In Infor LN, subcontracting is considered as purchasing labor from a third party. Therefore, if a manufacturer wants to subcontract work, he must generate a purchase order to start the subcontracting process. These are the types of subcontracting:

  • Subcontracting with material flow
    • Operation subcontracting: For operation subcontracting, a part of the production process (one or more operations) is subcontracted.
    • Item subcontracting: For item subcontracting, an item's entire production process is subcontracted. Therefore, it is always used with material flow support.
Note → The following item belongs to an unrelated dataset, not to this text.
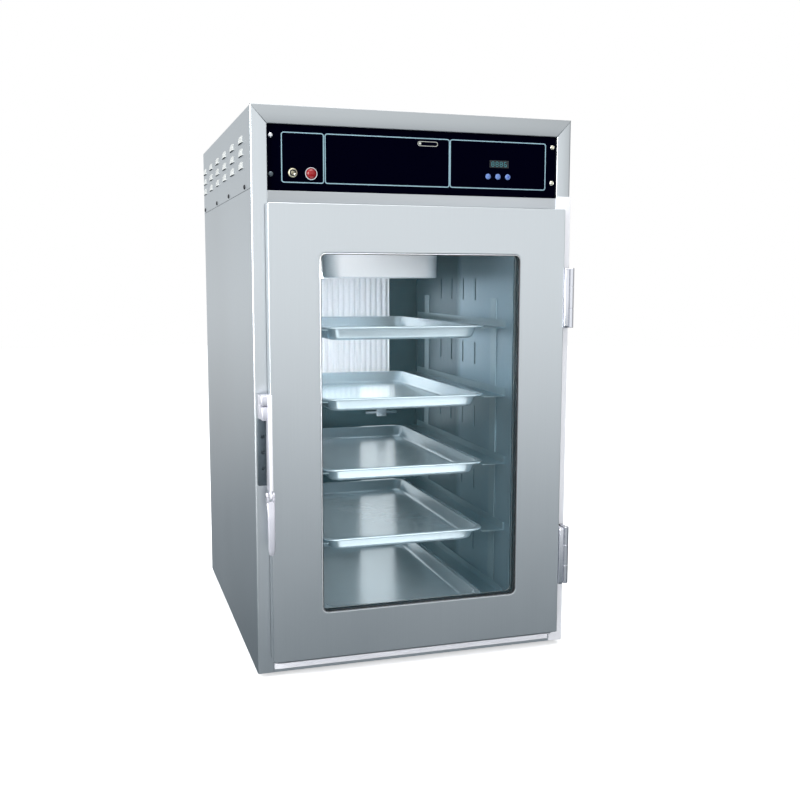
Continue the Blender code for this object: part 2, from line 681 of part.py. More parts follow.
def build_power_switch():
    """Toggle switch: body with a threaded neck, a bat lever on a cross axis, and a front nut."""
    def at(depth):
        return spot(TOGGLE_X, depth, TOGGLE_H)

    body = box_part("power_switch_body", BLACK_PLASTIC, (TOGGLE_X - 0.0065, TOGGLE_X + 0.0065),
                    (PANEL_DEPTH + PANEL_SHEET + 0.0004, 0.0300), (TOGGLE_H - 0.010, TOGGLE_H + 0.010))
    join(body, drum(at(0.0000), at(0.0100), 0.0058))
    cut(body, drum(at(-0.0010), at(0.0100), 0.0040))

    mesh = bmesh.new()
    add_drum(mesh, at(PANEL_DEPTH - GAP), at(PANEL_DEPTH - GAP - 0.0024), 0.0088, sides=6)
    nut = place("power_switch_nut", mesh, CHROME)
    cut(nut, drum(at(-0.010), at(0.020), 0.0062))

    tilt = math.radians(14)
    pivot = at(0.0040)
    tip = pivot + Vector((0, -math.cos(tilt), -math.sin(tilt))) * 0.0180
    mesh = bmesh.new()
    add_drum(mesh, pivot, tip, 0.0014, end_radius=0.0026, sides=16)
    lever = place("power_switch_lever", mesh, CHROME, origin=pivot)
    ball = bmesh.new()
    bmesh.ops.create_uvsphere(ball, u_segments=16, v_segments=8, radius=0.0026,
                              matrix=Matrix.Translation(tip))
    combine(lever, "UNION", place("toggle_ball", ball, None))
    hang([lever], axis_empty("toggle_axis", pivot))


def build_power_lamp():
    def at(depth):
        return spot(LAMP_X, depth, LAMP_H)

    mesh = bmesh.new()
    add_drum(mesh, at(PANEL_DEPTH - GAP), at(PANEL_DEPTH - 0.0033), 0.0118, end_radius=0.0108,
             sides=36)
    collar = place("power_lamp_collar", mesh, CHROME)
    join(collar, drum(at(PANEL_DEPTH - 0.0010), at(0.0300), 0.0080))
    floor = PANEL_DEPTH - 0.0018
    cut(collar, drum(at(-0.010), at(floor), 0.0090, sides=32))

    mesh = bmesh.new()
    add_drum(mesh, at(floor - GAP), at(-0.0010), 0.0086, sides=32)
    lens = place("power_lamp_lens", mesh, RED_LENS)
    join(lens, drum(at(-0.0005), at(-0.0035), 0.0084, end_radius=0.0050, sides=32))


def build_cable_gland():
    x, height = GLAND_X, GLAND_H
    mesh = bmesh.new()
    add_drum(mesh, spot(x, BODY_D + GAP, height), spot(x, BODY_D + 0.0065, height), 0.0125, sides=6)
    gland = place("cable_gland", mesh, BLACK_PLASTIC)
    join(gland, drum(spot(x, BODY_D + 0.0050, height), spot(x, BODY_D + GLAND_REACH, height),
                     0.0100, end_radius=0.0075))
    join(gland, drum(spot(x, BODY_D - 0.0100, height), spot(x, BODY_D + 0.0020, height), 0.0076))
    cut(gland, drum(spot(x, BODY_D - 0.0200, height), spot(x, BODY_D + 0.0300, height), 0.0045))


# ---------------------------------------------------------------- door
def window_ring(name, finish, outer_grow, inner_grow, depth):
    """A frame that follows the window's rounded outline, wider or narrower by a margin."""
    def sides(grow):
        return both_ways(WINDOW_HALF_W + grow), (WINDOW_BOTTOM - grow, WINDOW_TOP + grow)

    x, height = sides(outer_grow)
    ring = box_part(name, finish, x, depth, height, radius=WINDOW_RADIUS + outer_grow)
    x, height = sides(inner_grow)
    cut(ring, box(x, (depth[0] - 0.010, depth[1] + 0.010), height,
                  radius=WINDOW_RADIUS + inner_grow))
    return ring


def window_hole(grow=0.0):
    return box(both_ways(WINDOW_HALF_W + grow), (DOOR_FRONT - 0.010, 0.010),
               (WINDOW_BOTTOM - grow, WINDOW_TOP + grow), radius=WINDOW_RADIUS + grow)


def build_door_leaf():
    half, low, high = DOOR_HALF_W, DOOR_BOTTOM, DOOR_TOP
    skin = box_part("door_outer_skin", STEEL, both_ways(half), (DOOR_FRONT, DOOR_BACK), (low, high))
    cut(skin, box(both_ways(half - SHEET), (DOOR_FRONT + SHEET, 0.010),
                  (low + SHEET, high - SHEET)))
    cut(skin, window_hole())

    inset = SHEET + 0.0004
    width = both_ways(half - inset)
    rise = (low + inset, high - inset)
    inner = box_part("door_inner_skin", STEEL, width, (DOOR_BACK - SHEET - GAP, DOOR_BACK - GAP),
                     rise)
    cut(inner, window_hole())
    core = box_part("door_insulation", WHITE_WOOL, width, (DOOR_FRONT + SHEET + GAP,
                    DOOR_BACK - SHEET - 2 * GAP), rise)
    cut(core, window_hole(0.0105))

    glass = {"x": both_ways(WINDOW_HALF_W + 0.0098),
             "height": (WINDOW_BOTTOM - 0.0098, WINDOW_TOP + 0.0098), "radius": WINDOW_RADIUS + 0.0098}
    front = DOOR_FRONT + SHEET + GAP
    back = DOOR_BACK - SHEET - 2 * GAP
    pane = 0.004
    outer_glass = box_part("outer_glass", CLEAR_GLASS, depth=(front, front + pane), **glass)
    inner_glass = box_part("inner_glass", CLEAR_GLASS, depth=(back - pane, back), **glass)
    spacer = window_ring("window_spacer", BLACK_PLASTIC, 0.0095, 0.0010,
                         (front + pane + GAP, back - pane - GAP))
    bead = window_ring("window_bead", CHROME, -GAP, -0.0028,
                       (DOOR_FRONT - 0.0010, DOOR_FRONT + SHEET))

    seal = box_part("door_gasket", GREY_RUBBER, both_ways(0.2460), (DOOR_BACK + GAP, -GAP),
                    (0.0300, 0.8200), radius=0.004)
    cut(seal, box(both_ways(0.2330), (-0.020, 0.020), (0.0430, 0.8070)))
    return [skin, inner, core, outer_glass, inner_glass, spacer, bead, seal]


def build_hinge(name, low):
    """Knuckle hinge: the jamb leaf carries the pin and the end knuckles, the door leaf the middle."""
    high = low + HINGE_H
    end = HINGE_KNUCKLE
    running = 0.0004

    def axis(height):
        return spot(HINGE_X, HINGE_DEPTH, height)

    leaf = box_part(f"{name}_hinge_jamb_leaf", CHROME, (0.2872, 0.2998), (-0.0068, -0.0036),
                    (low, high), radius=0.004)
    for bottom, top in ((low, low + end), (high - end, high)):
        join(leaf, box((0.2895, 0.2975), (HINGE_DEPTH + 0.002, -0.0050), (bottom, top)))
        join(leaf, drum(axis(bottom), axis(top), HINGE_BARREL))
    join(leaf, drum(axis(low + 0.001), axis(high - 0.001), HINGE_PIN))

    door_leaf = box_part(f"{name}_hinge_door_leaf", CHROME, (0.2768, 0.2856), (-0.0340, -0.0046),
                         (low, high), radius=0.003, along="X")
    middle = (low + end + running, high - end - running)
    join(door_leaf, box((0.2850, 0.2905), (HINGE_DEPTH - 0.0035, HINGE_DEPTH + 0.0035), middle))
    join(door_leaf, drum(axis(middle[0]), axis(middle[1]), HINGE_BARREL))
    cut(door_leaf, drum(axis(low), axis(high), HINGE_PIN + GAP))
    return door_leaf


def build_latch():
    """Pull-lever latch on the door's edge, its strike on the stile, and the lever's cross pin."""
    strike = box_part("strike_plate", DARK_STEEL, STRIKE_X, (-0.0120, -GAP), STRIKE_H,
                      radius=0.002)
    middle = sum(STRIKE_X) / 2
    cut(strike, *[drum(spot(middle, -0.020, height), spot(middle, -0.0100, height), 0.0025,
                       sides=12) for height in STRIKE_HOLES])

    body = box_part("latch_body", CHROME, LATCH_BAR_X, (-0.0520, DOOR_FRONT - GAP),
                    (LATCH_PIVOT_H + 0.0100, LATCH_TOP), radius=0.002, along="Z", segments=2)
    join(body, box((LATCH_X[0], LATCH_X[1] - 0.0003), (-0.0500, -0.0310),
                   (LATCH_BLOCK_LOW, LATCH_TOP - 0.0010), radius=0.002, segments=2))
    join(body, box(LATCH_X, (-0.0320, -0.0140), (LATCH_BLOCK_LOW + 0.0010, LATCH_TOP - 0.0020)))
    pivot = spot(LATCH_MID_X, LATCH_PIVOT_DEPTH, LATCH_PIVOT_H)
    tongue = (LATCH_MID_X - TONGUE_HALF_W, LATCH_MID_X + TONGUE_HALF_W)
    join(body, box(tongue, (-0.0475, -0.0365), (LATCH_PIVOT_H, LATCH_PIVOT_H + 0.0150)))

    def across(half, height=LATCH_PIVOT_H, depth=LATCH_PIVOT_DEPTH):
        return spot(LATCH_MID_X - half, depth, height), spot(LATCH_MID_X + half, depth, height)

    join(body, drum(*across(TONGUE_HALF_W), TONGUE_RADIUS))
    cut(body, drum(*across(0.0100), CROSS_PIN + GAP, sides=16))

    mesh = bmesh.new()
    add_drum(mesh, *across(LEVER_HALF_W), LEVER_EYE, sides=28)
    lever = place("latch_lever", mesh, CHROME, origin=pivot)
    grip = (LATCH_MID_X - LEVER_HALF_W, LATCH_MID_X + LEVER_HALF_W)
    join(lever, box(grip, (-0.0488, -0.0420), (LATCH_PIVOT_H - 0.0200, LATCH_PIVOT_H)))
    join(lever, box(grip, (-0.0550, -0.0470), GRIP_H, radius=0.0070, along="Y"))
    fork = (LATCH_MID_X - TONGUE_HALF_W - 0.0004, LATCH_MID_X + TONGUE_HALF_W + 0.0004)
    cut(lever, box(fork, (-0.0600, -0.0300), (LATCH_PIVOT_H - 0.0064, LATCH_PIVOT_H + 0.0200)))
    cut(lever, drum(*across(0.0200), CROSS_PIN + GAP, sides=16))

    mesh = bmesh.new()
    add_drum(mesh, *across(LEVER_HALF_W + 0.0004), CROSS_PIN, sides=16)
    pin = place("latch_pin", mesh, DARK_STEEL)
    return body, lever, pin, pivot


def build_door():
    hinge_axis = axis_empty("door_hinge_axis", spot(HINGE_X, HINGE_DEPTH, DOOR_BOTTOM))
    riders = build_door_leaf()
    riders += [build_hinge(name, low) for name, low in HINGE_BOTTOMS.items()]
    body, lever, pin, pivot = build_latch()
    hang(riders + [body, pin], hinge_axis)
    latch_axis = axis_empty("latch_lever_axis", pivot)
    hang([lever], latch_axis)
    hang([latch_axis], hinge_axis)


build_feet()
build_base_pan()
build_side_panels()
build_rear_panel()
build_top_cover()
build_front_bezel()
build_front_strips()
build_liner()
build_insulation()
build_duct_panels()
build_pan_racks()
build_pans()
build_rear_air_panel()
build_ceiling_air_box()
build_fan()
build_heater()
build_probe()
build_control_panel()
build_power_switch()
build_power_lamp()
build_cable_gland()
build_door()
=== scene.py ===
"""Looks of the glass-door proofing cabinet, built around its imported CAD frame.

Fine sheet metal, pans, hinges, latch and controls stand for the plain CAD nodes.  Everything is in
metres in the CAD's own frame: x to the hinge side, depth back from the body's front face and height
up from the body's underside.
"""
import math

import bmesh
import bpy
from mathutils import Matrix, Vector


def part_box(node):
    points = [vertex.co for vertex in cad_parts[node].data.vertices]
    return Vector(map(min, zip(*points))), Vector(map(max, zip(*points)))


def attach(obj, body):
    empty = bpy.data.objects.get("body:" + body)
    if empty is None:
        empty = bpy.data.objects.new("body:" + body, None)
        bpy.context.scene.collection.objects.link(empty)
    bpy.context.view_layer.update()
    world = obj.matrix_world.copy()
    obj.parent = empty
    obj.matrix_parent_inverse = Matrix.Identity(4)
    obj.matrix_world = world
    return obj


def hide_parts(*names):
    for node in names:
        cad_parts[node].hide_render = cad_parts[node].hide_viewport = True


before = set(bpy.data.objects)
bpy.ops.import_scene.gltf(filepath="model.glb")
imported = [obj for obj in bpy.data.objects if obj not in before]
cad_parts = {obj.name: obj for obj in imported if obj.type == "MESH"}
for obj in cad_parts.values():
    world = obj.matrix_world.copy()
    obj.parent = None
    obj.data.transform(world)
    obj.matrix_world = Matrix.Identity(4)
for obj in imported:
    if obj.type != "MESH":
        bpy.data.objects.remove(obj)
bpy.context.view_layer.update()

# ---------------------------------------------------------------- driving dimensions
FACE_LOW, FACE_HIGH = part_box("front_bezel")
FRONT = FACE_LOW.y
BASE = FACE_LOW.z
HALF_W = FACE_HIGH.x
BODY_H = FACE_HIGH.z - BASE
SHEET = 0.0015
EDGE = 0.0040            # radius of the body's two front corners


def extent(node, axis):
    """A CAD node's lowest and highest x, depth or height."""
    low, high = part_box(node)
    place = "xyz".index({"x": "x", "depth": "y", "height": "z"}[axis])
    origin = (0.0, FRONT, BASE)[place]
    return low[place] - origin, high[place] - origin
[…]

  • Subcontracting without material flow: The simplest form of subcontracting is to generate a subcontracting purchase order to record the operations outsourced to a subcontractor. The subcontracting purchase order only represents the administrative handling of the subcontracting process. When the subcontracted item is received back from the subcontractor, you must close the subcontracting purchase order, which initiates the production process.
  • Unplanned subcontracting: Unplanned subcontracting is applicable when you subcontract after generating a production order. For unplanned subcontracting, a purchase order is generated from the production order and the material supply lines are populated by Shop Floor Control.
  • Service subcontracting: For service subcontracting, work on an item to be maintained or repaired is subcontracted. This work entails the entire repair process, or only a part of it. Service subcontracting can be used with or without material flow support.

To start the subcontracting process, a purchase order is required.